Taking a step back, I cannot require V1.1 Team to solve the issues (created by chosing this implementaion), as this is not something an auditor can decide. I can point vulnerabilities, errors and gaps.
As Yeti pointed out, we must consider probabilities. Most of the time, voting works fine. Providing a fast path for likely scenarios and a slow path for edge cases is a reasonable and pragmatic decision.
Yes, this is indeed the first time I’ve explicitly proposed this tool. But let me clarify my earlier remarks. I called it an “internal version” and didn’t release it initially because it heavily reuses code from the existing DAO 1.1 centralized services.

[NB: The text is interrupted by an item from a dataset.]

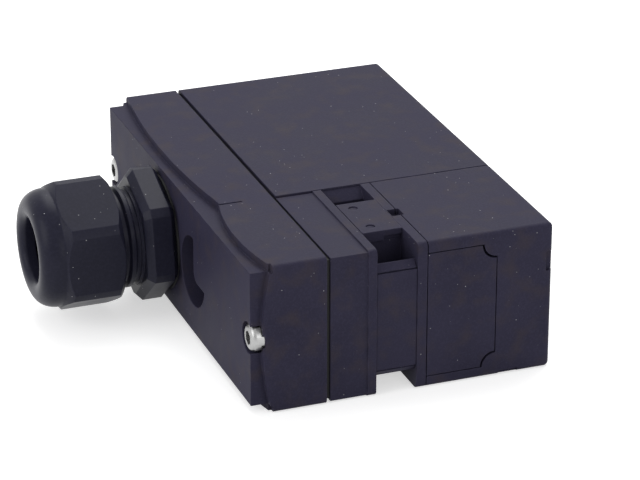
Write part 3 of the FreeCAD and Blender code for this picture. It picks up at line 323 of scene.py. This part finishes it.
def metal(name, colour, roughness, streak=(1.0, 1.0, 1.0), stain=None):
    """Metal with fine streaks; stain is a second colour in soft patches."""
    material = bpy.data.materials.new(name)
    tree, out = shader_tree(material)
    shader = put(tree, "ShaderNodeBsdfPrincipled", Metallic=1.0)
    tree.links.new(shader.outputs[0], out.inputs["Surface"])
    place = tree.nodes.new("ShaderNodeTexCoord")
    stretch = put(tree, "ShaderNodeMapping", Scale=streak)
    lines = put(tree, "ShaderNodeTexNoise", Scale=2600.0, Detail=3.0)
    tree.links.new(place.outputs["Object"], stretch.inputs["Vector"])
    tree.links.new(stretch.outputs[0], lines.inputs["Vector"])
    patches = noise(tree, 0.004, 3.0)
    second = stain or tuple(c * 0.82 for c in colour)
    tone = mixed(tree, spread(tree, patches, 0.0, 0.8), colour, second)
    tree.links.new(tone, shader.inputs["Base Color"])
    tree.links.new(spread(tree, lines.outputs["Fac"], roughness - 0.07, roughness + 0.12),
                   shader.inputs["Roughness"])
    bump = put(tree, "ShaderNodeBump", Strength=0.12, Distance=0.00002)
    soft = put(tree, "ShaderNodeBevel", samples=6, Radius=0.00015)
    tree.links.new(soft.outputs[0], bump.inputs["Normal"])
    tree.links.new(lines.outputs["Fac"], bump.inputs["Height"])
    tree.links.new(bump.outputs[0], shader.inputs["Normal"])
    return material


black_rubber = rubber("black_rubber", (0.016, 0.016, 0.017))
bright_zinc = metal("bright_zinc", (0.40, 0.40, 0.40), 0.3, streak=(0.15, 1.0, 1.0))
rotor_steel = metal("rotor_steel", (0.46, 0.46, 0.47), 0.3, streak=(1.0, 0.2, 1.0))
yellow_zinc = metal("yellow_zinc", (0.56, 0.50, 0.30), 0.32, stain=(0.42, 0.46, 0.34))
turned_brass = metal("turned_brass", (0.76, 0.55, 0.23), 0.26, streak=(1.0, 1.0, 0.2))
enamelled_copper = metal("enamelled_copper", (0.50, 0.17, 0.06), 0.28)
print("metals ready")

# %% [markdown]
# ## Circuit board lacquer
#
# A board is green where lacquer covers bare laminate, and a little lighter where it covers a
# copper track. Tracks are drawn here by a Brick texture with very long bricks: its mortar lines
# run straight and turn corners, which reads as tracks at this size, with no drawing to load.


# %% Circuit board lacquer
def board_lacquer():
    """Green lacquer over straight tracks."""
    material = bpy.data.materials.new("board_lacquer")
    tree, out = shader_tree(material)
    shader = put(tree, "ShaderNodeBsdfPrincipled", Roughness=0.3)
    tree.links.new(shader.outputs[0], out.inputs["Surface"])
    place = tree.nodes.new("ShaderNodeTexCoord")
    turn = put(tree, "ShaderNodeMapping", Rotation=(0.0, math.pi / 2, 0.0))
    tracks = put(tree, "ShaderNodeTexBrick", Scale=220.0)
    tracks.inputs["Color1"].default_value = (0.010, 0.085, 0.028, 1)
    tracks.inputs["Color2"].default_value = (0.012, 0.095, 0.032, 1)
    tracks.inputs["Mortar"].default_value = (0.03, 0.2, 0.06, 1)
    tracks.inputs["Mortar Size"].default_value = 0.035
    tracks.inputs["Brick Width"].default_value = 1.4
    tree.links.new(place.outputs["Object"], turn.inputs["Vector"])
    tree.links.new(turn.outputs[0], tracks.inputs["Vector"])
    tree.links.new(tracks.outputs["Color"], shader.inputs["Base Color"])
    bump = put(tree, "ShaderNodeBump", Strength=0.2, Distance=0.00005)
    tree.links.new(tracks.outputs["Fac"], bump.inputs["Height"])
    tree.links.new(bump.outputs[0], shader.inputs["Normal"])
    return material


green_lacquer = board_lacquer()

# %% [markdown]
# ## Finishes on the CAD sub-parts
#
# Each sub-part keeps its CAD shape and gets one finish. A table from finish to names is the
# shortest way to say it, and a final check makes sure that no sub-part is left without one.

# %% Give every sub-part its finish
FINISHES = [
    (housing_plastic, ["wiring_cover", "solenoid_housing", "head_housing", "bridge_top",
                       "bridge_bottom", "bridge_pins", "slot_apron", "head_cover", "side_panel"]),
    (gland_plastic, ["gland_body", "gland_nut"]),
    (black_rubber, ["cover_gasket", "gland_seal", "gland_gasket"]),
    (bright_zinc, ["cover_screws", "unit_dowels", "terminal_clamps", "terminal_screws"]),
    (rotor_steel, ["cam_disc_near", "cam_disc_far", "spindle_near", "spindle_far",
                   "timing_gear_near", "timing_gear_far", "lock_wheel", "armature",
                   "locking_bolt"]),
    (yellow_zinc, ["magnet_yoke"]),
    (turned_brass, ["mounting_inserts", "contact_bridge", "fixed_contacts"]),
    (inner_grey, ["contact_slider", "contact_block", "coil_bobbin"]),
    (terminal_green, ["terminal_block"]),
    (green_lacquer, ["circuit_board"]),
]
finished = set()
for material, names in FINISHES:
    for name in names:
        nodes[name].data.materials.clear()
        nodes[name].data.materials.append(material)
        finished.add(name)
print("without a finish:", sorted(set(nodes) - finished))

# %% [markdown]
# ## Surfaces from numbers
#
# The pieces that follow are grids: two parameters run over rows and columns, and arrays give
# the x, y and z of every point at once. One helper turns such a grid into a closed mesh. Rows
# may join end to start, as on a ring, and the first and last rows may be closed with a cap.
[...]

Your understanding is correct—in the worst case, users are essentially running the DAO 1.1 service themselves.
I mentioned this in my earlier discussion with woodbury.bit: I’m unsure whether an internal audit tool can meet the community’s independence requirements. If people question the services built by the current dev team, wouldn’t they question an auditing tool built by the same team? That’s the coordination issue I referred to earlier.
Let me give you an overview of DAO 1.1’s current status. The project is stalled on two fronts.
First, the audit tool independence issue I just mentioned—we haven’t even started building it yet.
Second, Matt and Phroi are questioning whether we should pursue a full on-chain solution. That discussion is stuck on conflicting interpretations of the meta-rules, and I’m waiting for a final decision.
So this release covers only the core DAO 1.1 implementation—no standalone audit tool, no alternative solutions.
So if anyone has suggestions on these two issues, I propose opening a separate thread for discussion.
On the second issue, I think I’ve said everything I can say.
But on the first issue, we’re still pushing forward. We welcome anyone interested in discussing this or offering technical input.